* Provided data:
▽

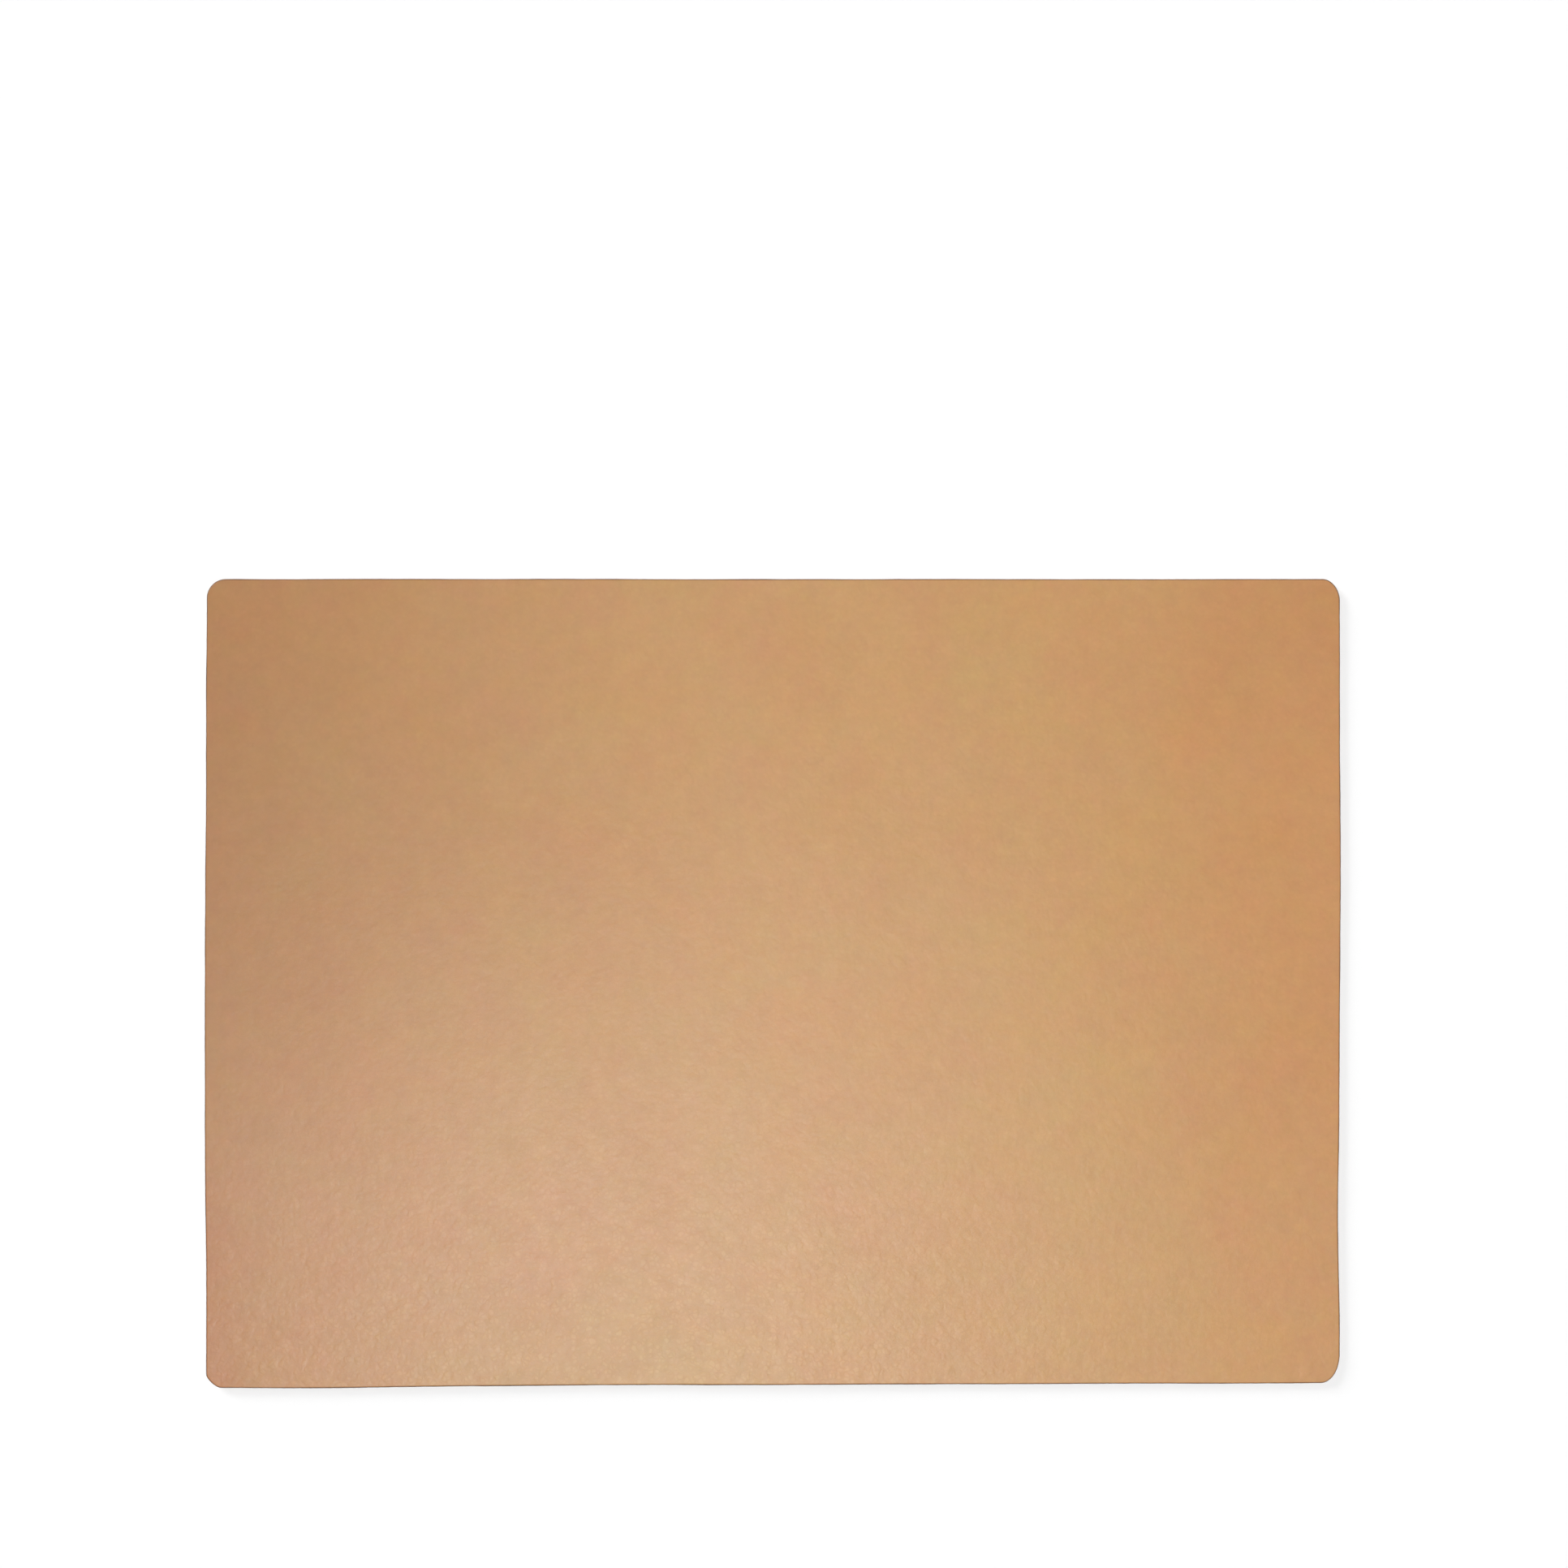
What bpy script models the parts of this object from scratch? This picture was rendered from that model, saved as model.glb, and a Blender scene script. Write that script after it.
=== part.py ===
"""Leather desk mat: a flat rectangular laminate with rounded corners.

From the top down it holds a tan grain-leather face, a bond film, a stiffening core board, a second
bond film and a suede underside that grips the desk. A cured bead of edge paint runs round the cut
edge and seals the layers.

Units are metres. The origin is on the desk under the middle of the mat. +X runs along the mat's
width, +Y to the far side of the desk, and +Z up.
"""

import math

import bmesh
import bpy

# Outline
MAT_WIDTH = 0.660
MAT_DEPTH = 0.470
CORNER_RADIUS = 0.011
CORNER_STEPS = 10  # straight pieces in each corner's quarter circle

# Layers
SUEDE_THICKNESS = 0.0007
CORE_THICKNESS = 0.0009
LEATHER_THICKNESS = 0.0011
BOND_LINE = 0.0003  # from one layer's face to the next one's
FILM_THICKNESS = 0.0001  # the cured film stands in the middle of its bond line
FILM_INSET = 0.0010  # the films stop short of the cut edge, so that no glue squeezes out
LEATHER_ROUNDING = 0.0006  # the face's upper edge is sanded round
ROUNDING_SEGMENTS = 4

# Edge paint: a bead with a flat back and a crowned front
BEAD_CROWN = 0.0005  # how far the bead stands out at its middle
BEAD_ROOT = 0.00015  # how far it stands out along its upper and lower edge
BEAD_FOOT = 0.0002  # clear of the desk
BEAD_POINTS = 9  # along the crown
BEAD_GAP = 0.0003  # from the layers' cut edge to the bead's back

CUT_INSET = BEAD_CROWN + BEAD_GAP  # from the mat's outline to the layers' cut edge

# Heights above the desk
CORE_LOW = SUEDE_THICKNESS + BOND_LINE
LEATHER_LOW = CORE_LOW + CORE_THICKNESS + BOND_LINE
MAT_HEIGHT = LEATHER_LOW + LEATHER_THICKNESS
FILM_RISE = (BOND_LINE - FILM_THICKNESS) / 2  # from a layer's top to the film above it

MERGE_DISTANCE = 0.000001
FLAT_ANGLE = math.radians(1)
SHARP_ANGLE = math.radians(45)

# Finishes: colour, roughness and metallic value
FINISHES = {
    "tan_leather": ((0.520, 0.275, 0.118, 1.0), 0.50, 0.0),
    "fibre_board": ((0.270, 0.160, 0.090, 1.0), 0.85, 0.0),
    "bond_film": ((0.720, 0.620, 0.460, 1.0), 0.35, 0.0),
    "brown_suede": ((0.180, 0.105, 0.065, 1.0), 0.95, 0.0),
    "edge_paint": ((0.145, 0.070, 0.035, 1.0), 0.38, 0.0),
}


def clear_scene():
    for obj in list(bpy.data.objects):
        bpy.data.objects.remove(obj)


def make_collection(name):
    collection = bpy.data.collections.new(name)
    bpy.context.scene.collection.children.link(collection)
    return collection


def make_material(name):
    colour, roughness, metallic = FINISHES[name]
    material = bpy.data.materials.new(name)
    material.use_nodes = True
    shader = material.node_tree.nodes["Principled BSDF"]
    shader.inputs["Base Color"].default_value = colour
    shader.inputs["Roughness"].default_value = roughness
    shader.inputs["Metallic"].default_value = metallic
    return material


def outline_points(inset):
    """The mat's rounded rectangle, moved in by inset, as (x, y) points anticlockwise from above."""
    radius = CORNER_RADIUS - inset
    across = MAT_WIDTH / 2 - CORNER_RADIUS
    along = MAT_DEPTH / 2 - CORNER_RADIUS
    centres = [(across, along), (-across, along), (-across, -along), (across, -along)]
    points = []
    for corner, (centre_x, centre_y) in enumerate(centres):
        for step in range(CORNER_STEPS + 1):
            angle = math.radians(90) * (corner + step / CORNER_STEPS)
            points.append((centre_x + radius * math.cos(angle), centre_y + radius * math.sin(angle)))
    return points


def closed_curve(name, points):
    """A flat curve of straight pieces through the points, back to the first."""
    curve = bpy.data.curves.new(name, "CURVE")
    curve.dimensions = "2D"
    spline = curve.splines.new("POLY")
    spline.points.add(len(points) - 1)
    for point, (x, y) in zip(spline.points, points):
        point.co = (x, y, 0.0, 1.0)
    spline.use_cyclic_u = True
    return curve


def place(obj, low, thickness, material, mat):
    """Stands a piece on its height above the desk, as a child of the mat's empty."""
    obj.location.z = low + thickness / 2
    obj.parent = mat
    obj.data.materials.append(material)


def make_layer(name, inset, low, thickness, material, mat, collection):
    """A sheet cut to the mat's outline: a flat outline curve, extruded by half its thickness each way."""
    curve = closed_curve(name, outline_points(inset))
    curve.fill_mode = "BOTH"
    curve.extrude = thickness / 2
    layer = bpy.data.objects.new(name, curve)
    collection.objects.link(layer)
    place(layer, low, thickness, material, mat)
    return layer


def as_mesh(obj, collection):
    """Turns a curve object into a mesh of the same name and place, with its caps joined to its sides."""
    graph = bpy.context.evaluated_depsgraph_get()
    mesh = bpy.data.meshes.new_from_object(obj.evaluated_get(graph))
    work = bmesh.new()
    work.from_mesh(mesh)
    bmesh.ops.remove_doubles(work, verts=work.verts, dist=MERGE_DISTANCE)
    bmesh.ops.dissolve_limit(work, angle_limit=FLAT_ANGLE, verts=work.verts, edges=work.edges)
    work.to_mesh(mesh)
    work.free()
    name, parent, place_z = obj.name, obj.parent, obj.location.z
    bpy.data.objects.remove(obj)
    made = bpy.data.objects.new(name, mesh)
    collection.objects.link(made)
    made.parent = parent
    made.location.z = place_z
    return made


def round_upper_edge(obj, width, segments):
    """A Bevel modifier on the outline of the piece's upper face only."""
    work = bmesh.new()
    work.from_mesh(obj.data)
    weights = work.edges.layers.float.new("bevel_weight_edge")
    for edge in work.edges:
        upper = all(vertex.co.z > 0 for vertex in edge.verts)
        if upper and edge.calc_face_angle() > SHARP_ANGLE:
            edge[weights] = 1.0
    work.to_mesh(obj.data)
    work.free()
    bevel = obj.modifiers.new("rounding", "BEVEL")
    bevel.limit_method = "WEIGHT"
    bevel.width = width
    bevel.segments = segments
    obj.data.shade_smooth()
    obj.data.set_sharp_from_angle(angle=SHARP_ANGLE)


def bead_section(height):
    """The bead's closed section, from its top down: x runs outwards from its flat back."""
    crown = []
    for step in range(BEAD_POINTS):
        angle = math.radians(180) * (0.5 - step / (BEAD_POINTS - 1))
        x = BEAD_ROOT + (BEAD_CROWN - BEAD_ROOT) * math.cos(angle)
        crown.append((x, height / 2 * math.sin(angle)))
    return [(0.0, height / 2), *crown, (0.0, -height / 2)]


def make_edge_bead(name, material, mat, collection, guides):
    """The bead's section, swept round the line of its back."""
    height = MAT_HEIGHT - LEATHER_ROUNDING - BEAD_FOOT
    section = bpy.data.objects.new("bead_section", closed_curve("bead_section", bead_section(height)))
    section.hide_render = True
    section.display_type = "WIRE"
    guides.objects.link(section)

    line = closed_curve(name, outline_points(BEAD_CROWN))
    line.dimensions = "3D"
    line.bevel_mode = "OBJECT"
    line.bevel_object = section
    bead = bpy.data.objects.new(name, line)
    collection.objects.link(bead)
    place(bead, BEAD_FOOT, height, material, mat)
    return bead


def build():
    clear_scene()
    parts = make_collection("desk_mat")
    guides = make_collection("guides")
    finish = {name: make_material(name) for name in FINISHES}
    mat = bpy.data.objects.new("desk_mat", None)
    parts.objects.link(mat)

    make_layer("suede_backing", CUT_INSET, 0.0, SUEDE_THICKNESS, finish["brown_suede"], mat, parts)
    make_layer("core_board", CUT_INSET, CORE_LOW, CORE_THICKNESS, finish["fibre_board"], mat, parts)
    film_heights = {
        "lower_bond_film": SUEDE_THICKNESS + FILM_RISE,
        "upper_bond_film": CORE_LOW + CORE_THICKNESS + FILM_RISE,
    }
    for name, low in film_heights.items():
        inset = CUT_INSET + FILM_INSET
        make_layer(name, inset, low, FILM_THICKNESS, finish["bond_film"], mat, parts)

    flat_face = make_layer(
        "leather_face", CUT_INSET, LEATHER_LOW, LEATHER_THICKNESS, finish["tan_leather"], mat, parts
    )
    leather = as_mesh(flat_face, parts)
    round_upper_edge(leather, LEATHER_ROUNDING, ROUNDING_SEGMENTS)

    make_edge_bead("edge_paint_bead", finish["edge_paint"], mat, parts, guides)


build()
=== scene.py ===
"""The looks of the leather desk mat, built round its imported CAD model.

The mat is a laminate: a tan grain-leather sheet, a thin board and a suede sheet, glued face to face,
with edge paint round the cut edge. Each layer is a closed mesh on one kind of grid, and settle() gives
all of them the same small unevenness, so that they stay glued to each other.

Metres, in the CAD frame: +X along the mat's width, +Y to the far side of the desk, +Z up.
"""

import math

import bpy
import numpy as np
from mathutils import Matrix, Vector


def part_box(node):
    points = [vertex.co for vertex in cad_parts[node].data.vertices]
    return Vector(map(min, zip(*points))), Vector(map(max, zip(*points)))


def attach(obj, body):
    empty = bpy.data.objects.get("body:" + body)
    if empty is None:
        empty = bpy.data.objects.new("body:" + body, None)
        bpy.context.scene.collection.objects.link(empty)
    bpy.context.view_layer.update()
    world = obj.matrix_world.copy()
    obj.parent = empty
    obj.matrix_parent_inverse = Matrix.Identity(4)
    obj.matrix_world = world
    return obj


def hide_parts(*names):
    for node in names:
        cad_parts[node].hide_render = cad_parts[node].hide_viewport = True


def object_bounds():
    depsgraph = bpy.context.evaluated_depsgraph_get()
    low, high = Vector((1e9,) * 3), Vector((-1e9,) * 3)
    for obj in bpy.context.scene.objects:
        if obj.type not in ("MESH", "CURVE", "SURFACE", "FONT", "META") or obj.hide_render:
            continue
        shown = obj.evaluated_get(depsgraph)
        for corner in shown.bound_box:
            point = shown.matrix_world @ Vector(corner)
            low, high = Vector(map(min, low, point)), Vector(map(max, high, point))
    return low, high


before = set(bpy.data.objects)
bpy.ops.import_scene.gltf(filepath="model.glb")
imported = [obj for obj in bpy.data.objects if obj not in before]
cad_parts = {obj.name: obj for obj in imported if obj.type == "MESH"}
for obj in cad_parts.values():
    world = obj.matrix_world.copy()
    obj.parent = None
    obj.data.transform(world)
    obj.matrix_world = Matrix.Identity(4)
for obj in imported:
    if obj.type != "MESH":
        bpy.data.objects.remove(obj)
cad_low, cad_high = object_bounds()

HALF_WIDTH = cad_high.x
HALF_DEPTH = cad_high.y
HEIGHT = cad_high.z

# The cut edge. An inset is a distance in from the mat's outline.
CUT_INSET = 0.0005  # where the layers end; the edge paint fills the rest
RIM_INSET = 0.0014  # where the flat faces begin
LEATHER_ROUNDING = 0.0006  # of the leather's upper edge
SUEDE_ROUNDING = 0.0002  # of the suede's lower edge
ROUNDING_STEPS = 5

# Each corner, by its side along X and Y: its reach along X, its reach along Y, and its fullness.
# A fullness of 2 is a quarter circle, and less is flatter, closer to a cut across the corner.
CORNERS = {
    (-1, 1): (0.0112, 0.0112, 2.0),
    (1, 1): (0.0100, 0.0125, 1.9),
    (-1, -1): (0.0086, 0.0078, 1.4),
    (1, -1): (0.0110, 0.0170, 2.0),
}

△

* Problem description: Copy out exactly the lines from the one with "for name, low" through the one with "before = set(bpy.data.objects)", counting both ends, and no other lines.

* Result of this task:
    for name, low in film_heights.items():
        inset = CUT_INSET + FILM_INSET
        make_layer(name, inset, low, FILM_THICKNESS, finish["bond_film"], mat, parts)

    flat_face = make_layer(
        "leather_face", CUT_INSET, LEATHER_LOW, LEATHER_THICKNESS, finish["tan_leather"], mat, parts
    )
    leather = as_mesh(flat_face, parts)
    round_upper_edge(leather, LEATHER_ROUNDING, ROUNDING_SEGMENTS)

    make_edge_bead("edge_paint_bead", finish["edge_paint"], mat, parts, guides)


build()
=== scene.py ===
"""The looks of the leather desk mat, built round its imported CAD model.

The mat is a laminate: a tan grain-leather sheet, a thin board and a suede sheet, glued face to face,
with edge paint round the cut edge. Each layer is a closed mesh on one kind of grid, and settle() gives
all of them the same small unevenness, so that they stay glued to each other.

Metres, in the CAD frame: +X along the mat's width, +Y to the far side of the desk, +Z up.
"""

import math

import bpy
import numpy as np
from mathutils import Matrix, Vector


def part_box(node):
    points = [vertex.co for vertex in cad_parts[node].data.vertices]
    return Vector(map(min, zip(*points))), Vector(map(max, zip(*points)))


def attach(obj, body):
    empty = bpy.data.objects.get("body:" + body)
    if empty is None:
        empty = bpy.data.objects.new("body:" + body, None)
        bpy.context.scene.collection.objects.link(empty)
    bpy.context.view_layer.update()
    world = obj.matrix_world.copy()
    obj.parent = empty
    obj.matrix_parent_inverse = Matrix.Identity(4)
    obj.matrix_world = world
    return obj


def hide_parts(*names):
    for node in names:
        cad_parts[node].hide_render = cad_parts[node].hide_viewport = True


def object_bounds():
    depsgraph = bpy.context.evaluated_depsgraph_get()
    low, high = Vector((1e9,) * 3), Vector((-1e9,) * 3)
    for obj in bpy.context.scene.objects:
        if obj.type not in ("MESH", "CURVE", "SURFACE", "FONT", "META") or obj.hide_render:
            continue
        shown = obj.evaluated_get(depsgraph)
        for corner in shown.bound_box:
            point = shown.matrix_world @ Vector(corner)
            low, high = Vector(map(min, low, point)), Vector(map(max, high, point))
    return low, high


before = set(bpy.data.objects)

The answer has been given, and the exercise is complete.